The tea-seller went to the police and filed an FIR, but he has no faith in a fair investigation. “Those men will interfere and prevent justice,” he said.

The BJP’s bye-poll pick for Katehari, Dharmraj Nishad, appeared to be popular with voters across castes.

Nishad is liked because he is purportedly amenable to voters and their problems. He is also from an EBC caste of traditional boatmen, present in significant numbers in eastern UP, and targeted by the Nishad Party, which has been in alliance with the BJP since 2019.

But the patience of the Nishad community is also running out. At the headquarters of the Nishad Party in Gorakhpur, district president Santosh Nishad whipped out his phone and opened the screenshot of an old news article. It reported a speech by Adityanath before he had become chief minister, where he said that he would fight for Scheduled Caste status for Nishads “sadan se sadak tak”, from the Assembly to the street.

Santosh Nishad is the Gorakhpur president of the Nishad Party. Credit: Ayush Tiwari.

The SC status has been a long standing demand of the Nishad community, which includes more than a dozen sub-castes. Santosh pointed out that Nishads were listed as SCs in Uttarakhand, Rajasthan and Delhi. Although the BJP has repeatedly promised SC status to the community in Uttar Pradesh, it has hesitated to act since such a move will upset its Dalit voters, who will view it as the Nishads eating into their share.

In its second term in government, the BJP is finding it hard to balance the many competing promises it made to the marginal castes. As a result, its own allies now openly accuse it of upper-caste bias.
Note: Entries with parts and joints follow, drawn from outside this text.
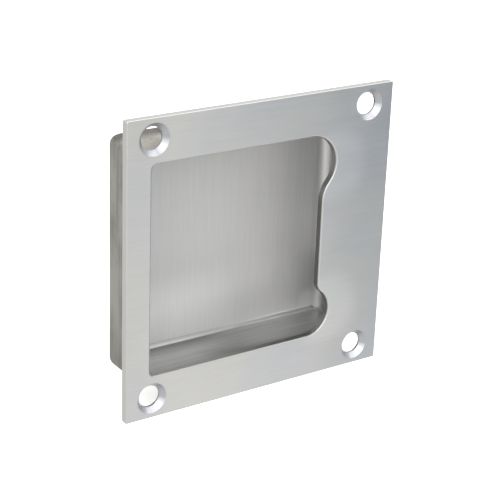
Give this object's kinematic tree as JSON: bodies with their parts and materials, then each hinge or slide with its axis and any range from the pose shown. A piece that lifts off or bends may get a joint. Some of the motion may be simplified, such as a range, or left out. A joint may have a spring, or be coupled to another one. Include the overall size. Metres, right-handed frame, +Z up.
{
  "type": "flush pull",
  "caption": "Square stainless steel flush pull for a sliding door: a flat screw-on face plate with a finger grip tongue over a deep drawn pan.",
  "frame": {"origin": "middle of the face plate's back face, where it bears on the door", "axes": "+X to the right across the face, +Y into the door, +Z up; the face looks toward -Y"},
  "size_m": [0.102, 0.0247, 0.102],
  "materials": {
    "face_plate": "satin, brushed",
    "pan": "satin, drawn sheet"
  },
  "bodies": {
    "root": {"face_plate": "face_plate", "pan": "pan"}
  },
  "joints": []
}
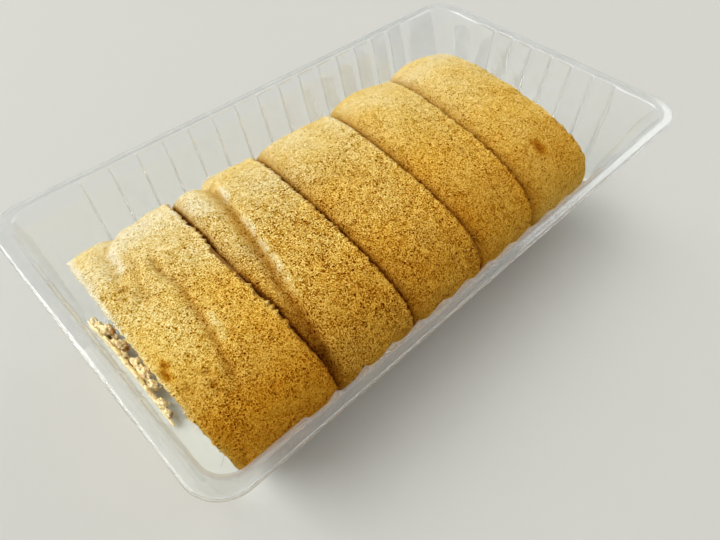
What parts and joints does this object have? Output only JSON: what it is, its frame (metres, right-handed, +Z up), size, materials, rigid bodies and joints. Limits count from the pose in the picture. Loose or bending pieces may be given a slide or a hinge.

As an example, Santosh cited the 10% quota for the ‘economically weaker sections’ in the general category, implemented by the Modi government in 2019. “They [BJP] created the biggest advantage for the already advantaged, giving quota to people who have land, homes and cars,” he said. “But most people in my community are unemployed, and they can’t even get SC status under their own government.”

“The SC status is a dealbreaker,” Santosh added. “If the Nishads are not given that status, then the BJP will not form a government in the state in 2027.”